Tying the string directly to the mousetrap's bar, however, will not make good use of the energy stored in the spring. The distance between the opened and closed positions of the bar of a mousetrap is typically 10 cm, so this is how much string would be pulled. Wrapped around even a small diameter axle, this amount of string will not create enough revolutions to move the car as far as it might go.

To get around this problem, most mousetrap cars add a lever to the bar so that the lever will pull a much greater length of string and cause the axle to turn many more revolutions.

=== Friction of wheels ===

Another reason to add a lever to the mousetrap bar is to reduce the amount of torque applied to the wheels. If too much torque is applied to the wheels, the force between the wheels and the ground will exceed the maximum frictional force due to the coefficient of friction between the wheel and ground surfaces. When this happens, the wheels slip and energy stored in the spring is wasted. Using a long lever on the mousetrap bar reduces the tension in the string due to the spring's torque, and thus reduces the torque applied to the car's wheels.
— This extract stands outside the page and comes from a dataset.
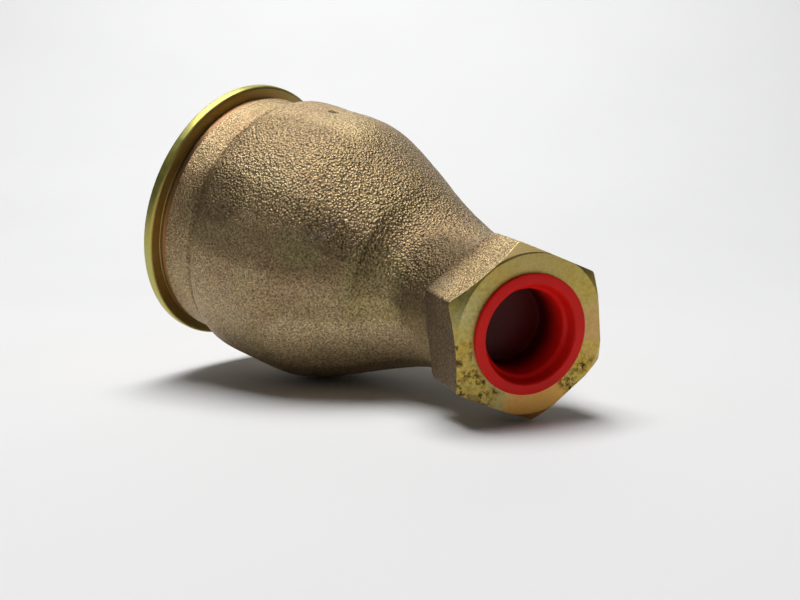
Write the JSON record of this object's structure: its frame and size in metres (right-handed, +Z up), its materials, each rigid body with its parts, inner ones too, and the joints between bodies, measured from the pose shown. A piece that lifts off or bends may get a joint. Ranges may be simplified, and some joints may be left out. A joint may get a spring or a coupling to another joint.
{
  "type": "basket strainer",
  "caption": "Bronze in-line basket strainer with a round turned flange, a bellied body, a bent stem to a hexagonal tapped outlet, and red thread protectors.",
  "frame": {"origin": "centre of the bounding box's bottom face, on the surface that the strainer lies on", "axes": "+Z up; +X along the horizontal run of the flange axis, from the flange towards the outlet; the outlet bends towards -Y"},
  "size_m": [0.1238, 0.074, 0.0801],
  "materials": {
    "cast_bronze": "sand-cast bronze, matt and slightly rough",
    "turned_brass": "turned, tarnished yellow-green",
    "red_plastic": "moulded, semi-gloss",
    "black_rubber": "matt",
    "fibre": "pressed fibre, matt",
    "stainless": "brushed"
  },
  "bodies": {
    "housing": {"strainer_body": "cast_bronze", "seat_gasket": "fibre", "flange_o_ring": "black_rubber"},
    "outlet_plug": {"outlet_plug": "red_plastic"},
    "basket": {"basket_wall": "stainless", "basket_base": "stainless", "basket_rim": "stainless", "foot_hoop": "stainless", "basket_seam": "stainless", "mesh_sleeve": "stainless", "mesh_disc": "stainless", "mesh_hoops": "stainless", "bail_ears": "stainless"},
    "bail": {"bail": "stainless"},
    "slip_washer": {"slip_washer": "fibre"},
    "cap": {"cap": "turned_brass", "cap_o_ring": "black_rubber"},
    "inlet_plug": {"inlet_plug": "red_plastic"}
  },
  "joints": [
    {"name": "outlet_plug_pull", "type": "slide", "parent": "housing", "child": "outlet_plug", "axis": [0.8399, -0.5297, -0.1181], "range_m": [0, 0.025]},
    {"name": "basket_lift", "type": "slide", "parent": "housing", "child": "basket", "axis": [-0.9627, 0, 0.2706], "range_m": [0, 0.055]},
    {"name": "bail_swing", "type": "hinge", "parent": "basket", "child": "bail", "pos_m": [-0.03502, 0.00028, 0.04027], "axis": [0.0567, -0.9778, 0.2018], "range_deg": [-25, 175]},
    {"name": "cap_travel", "type": "slide", "parent": "basket", "child": "slip_washer", "axis": [-0.9627, 0, 0.2706], "range_m": [0, 0.008]},
    {"name": "cap_turn", "type": "hinge", "parent": "slip_washer", "child": "cap", "pos_m": [-0.05215, 0.00028, 0.04509], "axis": [-0.9627, 0, 0.2706], "range_deg": [0, 1440]},
    {"name": "inlet_plug_pull", "type": "slide", "parent": "cap", "child": "inlet_plug", "axis": [-0.9627, 0, 0.2706], "range_m": [0, 0.025]}
  ],
  "couplings": [
    {"joint": "cap_turn", "follows": "cap_travel", "rad_per_m": 3141.6}
  ]
}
In addition to reducing the torque applied to the wheels, the coefficient of friction may be improved by using higher friction materials.

=== Distance car ===

Making this type of car revolves around having the most force from the spring transferred to the lever arm and making the drive axle rotate. In order to get the most distance out of the car, the lever arm must be long. This allows the car to get more rotation out of the wheels because of the longer string that will come along with a longer lever arm. Then, make the drive wheels larger because the higher the diameter of the wheel, the more ground it covers. Along with this, make sure to have the axles smaller than the wheel so there can be more pulling distance. Reducing the most friction possible is important because the more friction there is, the more energy is lost in propelling the car. Mass should also be taken into account; the more the car weighs, the more energy from the mousetrap spring will be used. It is optimal to make the car lightweight.

=== Speed car ===

Making a speed mouse trap car involves extracting the most energy you can from the mousetrap spring in a short distance. The lever arm needs to be shorter than the distance car's because the shorter the arm is, the faster the spring will snap, and thus more torque gets extracted from the spring. Most of the car's weight is distributed to the back, where the drive axle is located. Built this way, the car will not have much drag in the front, slowing it down. The wheels don't need to be too large but the axle should be larger in relation to the wheel. The wheels need good traction because without the right amount of friction the wheels attached to the drive axle will slip and not push the car forwards because of all the added torque.